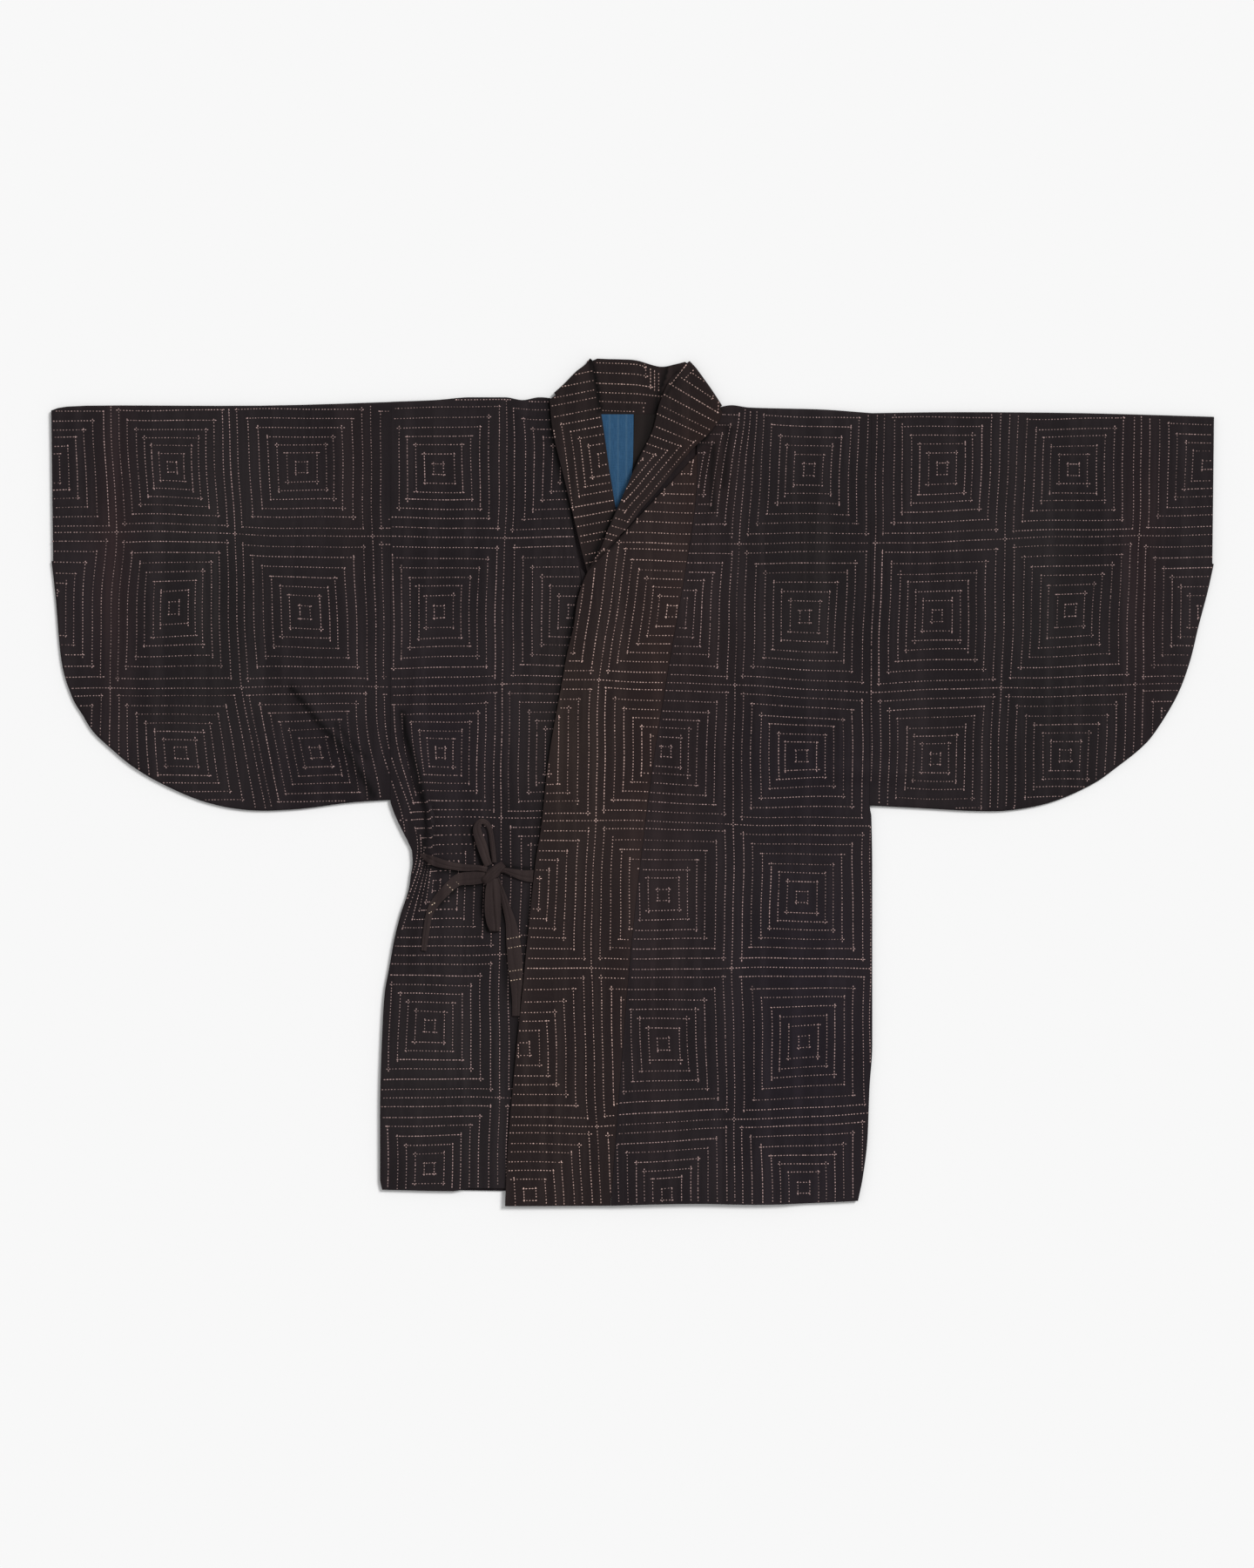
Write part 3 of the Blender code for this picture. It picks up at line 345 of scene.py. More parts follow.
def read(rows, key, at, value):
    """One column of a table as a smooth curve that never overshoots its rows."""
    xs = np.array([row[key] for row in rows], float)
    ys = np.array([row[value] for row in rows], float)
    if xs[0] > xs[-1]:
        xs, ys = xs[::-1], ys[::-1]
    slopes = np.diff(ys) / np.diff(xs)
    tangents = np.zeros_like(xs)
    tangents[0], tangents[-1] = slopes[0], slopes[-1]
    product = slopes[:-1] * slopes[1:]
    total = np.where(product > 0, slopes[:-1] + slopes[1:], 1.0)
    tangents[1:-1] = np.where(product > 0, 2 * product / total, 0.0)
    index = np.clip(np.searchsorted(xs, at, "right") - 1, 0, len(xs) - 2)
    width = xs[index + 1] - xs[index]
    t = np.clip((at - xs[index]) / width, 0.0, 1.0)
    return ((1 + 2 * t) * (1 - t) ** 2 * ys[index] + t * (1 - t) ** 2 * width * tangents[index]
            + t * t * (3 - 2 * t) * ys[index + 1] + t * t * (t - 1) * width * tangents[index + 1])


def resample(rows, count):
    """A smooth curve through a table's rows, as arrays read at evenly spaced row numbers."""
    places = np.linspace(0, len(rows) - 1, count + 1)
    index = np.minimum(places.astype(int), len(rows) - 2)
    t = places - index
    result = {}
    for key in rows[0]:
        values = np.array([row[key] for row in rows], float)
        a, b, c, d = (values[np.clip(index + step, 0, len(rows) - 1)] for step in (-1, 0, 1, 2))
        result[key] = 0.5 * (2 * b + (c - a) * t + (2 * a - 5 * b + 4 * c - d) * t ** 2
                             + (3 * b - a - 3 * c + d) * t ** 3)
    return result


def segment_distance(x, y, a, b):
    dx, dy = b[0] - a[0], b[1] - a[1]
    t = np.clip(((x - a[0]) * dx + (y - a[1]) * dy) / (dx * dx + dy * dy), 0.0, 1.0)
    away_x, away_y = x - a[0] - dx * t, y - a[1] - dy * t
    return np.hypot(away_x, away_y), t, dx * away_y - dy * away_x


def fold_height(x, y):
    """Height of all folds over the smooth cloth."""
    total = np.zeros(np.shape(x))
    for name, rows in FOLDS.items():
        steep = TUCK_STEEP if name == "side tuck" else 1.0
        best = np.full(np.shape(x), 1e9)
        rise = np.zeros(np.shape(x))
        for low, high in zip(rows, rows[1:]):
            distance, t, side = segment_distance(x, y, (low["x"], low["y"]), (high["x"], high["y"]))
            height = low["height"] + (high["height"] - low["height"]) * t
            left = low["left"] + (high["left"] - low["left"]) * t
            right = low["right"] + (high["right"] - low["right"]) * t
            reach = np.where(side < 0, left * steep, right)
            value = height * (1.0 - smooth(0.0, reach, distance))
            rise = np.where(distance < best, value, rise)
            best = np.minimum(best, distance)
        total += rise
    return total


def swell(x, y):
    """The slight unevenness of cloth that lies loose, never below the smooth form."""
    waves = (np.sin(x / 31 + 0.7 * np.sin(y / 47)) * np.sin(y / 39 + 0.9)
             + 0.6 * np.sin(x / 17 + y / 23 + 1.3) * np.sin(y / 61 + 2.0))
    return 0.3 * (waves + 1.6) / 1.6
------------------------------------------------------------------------
Required work: Extract the complete listing above, reproducing each line exactly.

Exercise response:
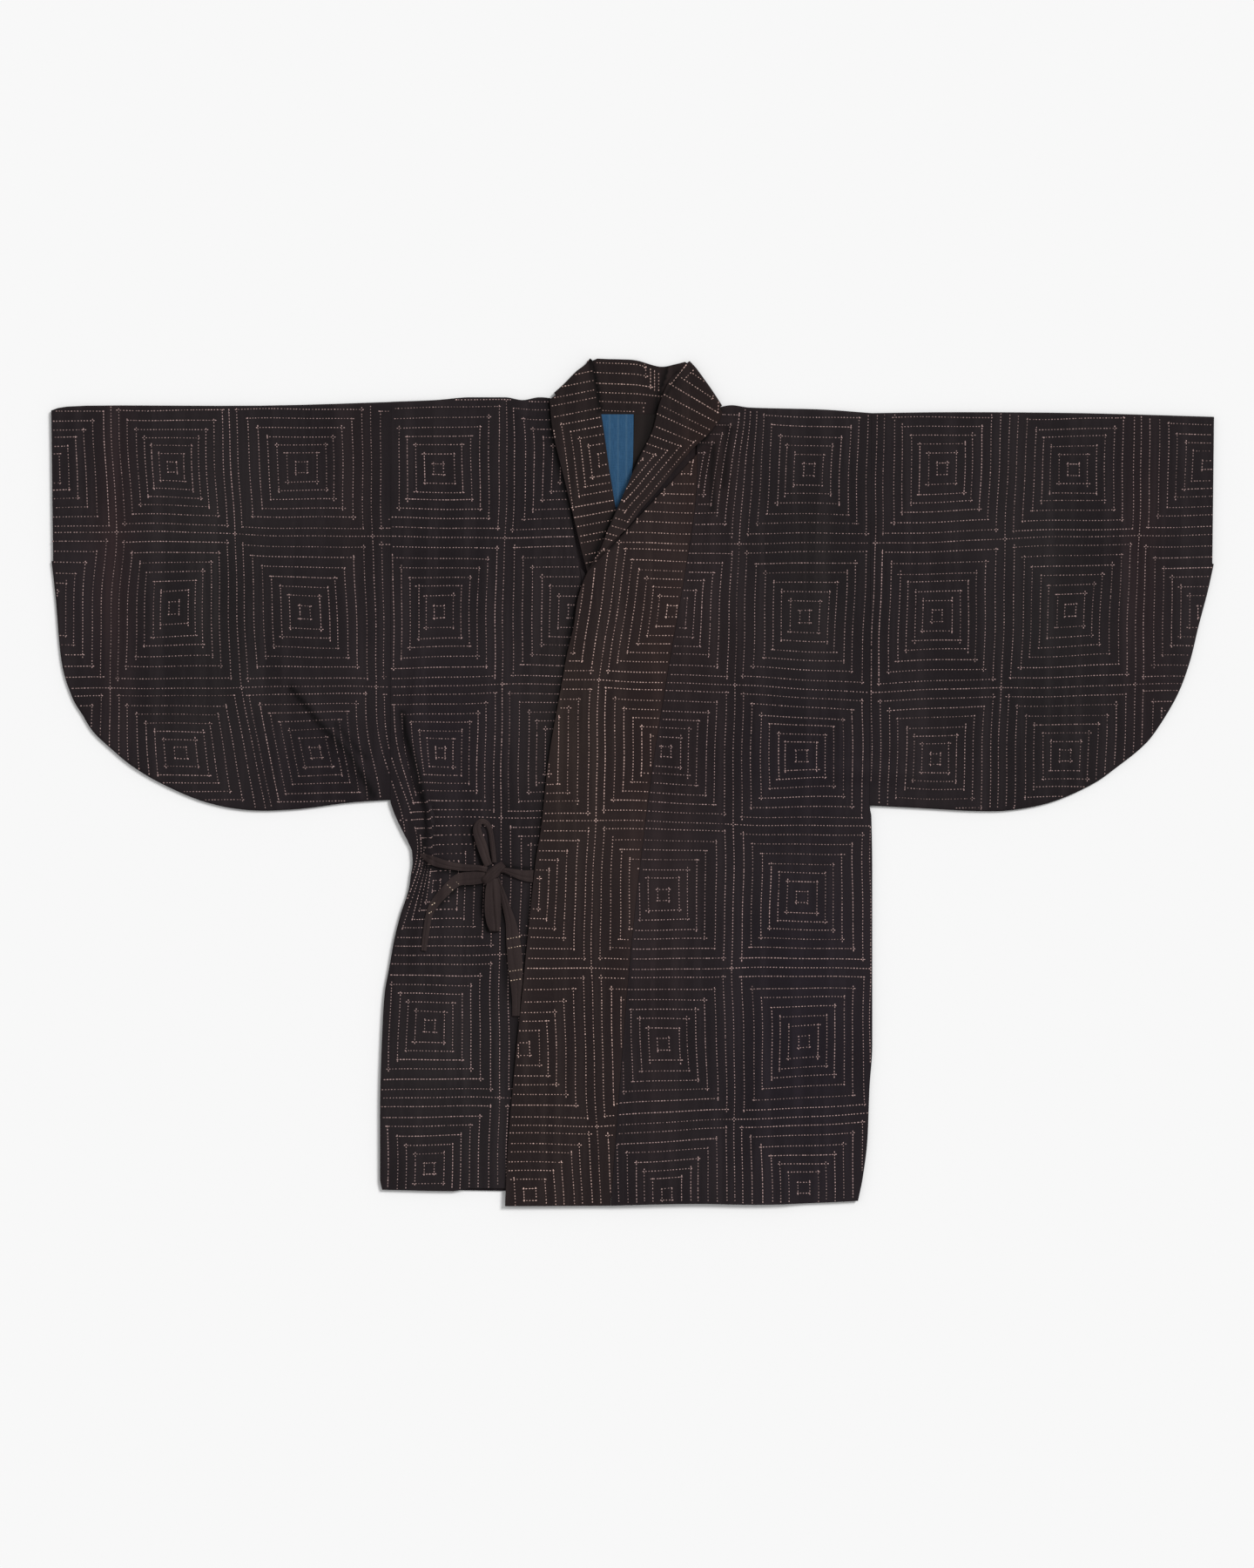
Write part 3 of the Blender code for this picture. It picks up at line 345 of scene.py. More parts follow.
def read(rows, key, at, value):
    """One column of a table as a smooth curve that never overshoots its rows."""
    xs = np.array([row[key] for row in rows], float)
    ys = np.array([row[value] for row in rows], float)
    if xs[0] > xs[-1]:
        xs, ys = xs[::-1], ys[::-1]
    slopes = np.diff(ys) / np.diff(xs)
    tangents = np.zeros_like(xs)
    tangents[0], tangents[-1] = slopes[0], slopes[-1]
    product = slopes[:-1] * slopes[1:]
    total = np.where(product > 0, slopes[:-1] + slopes[1:], 1.0)
    tangents[1:-1] = np.where(product > 0, 2 * product / total, 0.0)
    index = np.clip(np.searchsorted(xs, at, "right") - 1, 0, len(xs) - 2)
    width = xs[index + 1] - xs[index]
    t = np.clip((at - xs[index]) / width, 0.0, 1.0)
    return ((1 + 2 * t) * (1 - t) ** 2 * ys[index] + t * (1 - t) ** 2 * width * tangents[index]
            + t * t * (3 - 2 * t) * ys[index + 1] + t * t * (t - 1) * width * tangents[index + 1])


def resample(rows, count):
    """A smooth curve through a table's rows, as arrays read at evenly spaced row numbers."""
    places = np.linspace(0, len(rows) - 1, count + 1)
    index = np.minimum(places.astype(int), len(rows) - 2)
    t = places - index
    result = {}
    for key in rows[0]:
        values = np.array([row[key] for row in rows], float)
        a, b, c, d = (values[np.clip(index + step, 0, len(rows) - 1)] for step in (-1, 0, 1, 2))
        result[key] = 0.5 * (2 * b + (c - a) * t + (2 * a - 5 * b + 4 * c - d) * t ** 2
                             + (3 * b - a - 3 * c + d) * t ** 3)
    return result


def segment_distance(x, y, a, b):
    dx, dy = b[0] - a[0], b[1] - a[1]
    t = np.clip(((x - a[0]) * dx + (y - a[1]) * dy) / (dx * dx + dy * dy), 0.0, 1.0)
    away_x, away_y = x - a[0] - dx * t, y - a[1] - dy * t
    return np.hypot(away_x, away_y), t, dx * away_y - dy * away_x


def fold_height(x, y):
    """Height of all folds over the smooth cloth."""
    total = np.zeros(np.shape(x))
    for name, rows in FOLDS.items():
        steep = TUCK_STEEP if name == "side tuck" else 1.0
        best = np.full(np.shape(x), 1e9)
        rise = np.zeros(np.shape(x))
        for low, high in zip(rows, rows[1:]):
            distance, t, side = segment_distance(x, y, (low["x"], low["y"]), (high["x"], high["y"]))
            height = low["height"] + (high["height"] - low["height"]) * t
            left = low["left"] + (high["left"] - low["left"]) * t
            right = low["right"] + (high["right"] - low["right"]) * t
            reach = np.where(side < 0, left * steep, right)
            value = height * (1.0 - smooth(0.0, reach, distance))
            rise = np.where(distance < best, value, rise)
            best = np.minimum(best, distance)
        total += rise
    return total


def swell(x, y):
    """The slight unevenness of cloth that lies loose, never below the smooth form."""
    waves = (np.sin(x / 31 + 0.7 * np.sin(y / 47)) * np.sin(y / 39 + 0.9)
             + 0.6 * np.sin(x / 17 + y / 23 + 1.3) * np.sin(y / 61 + 2.0))
    return 0.3 * (waves + 1.6) / 1.6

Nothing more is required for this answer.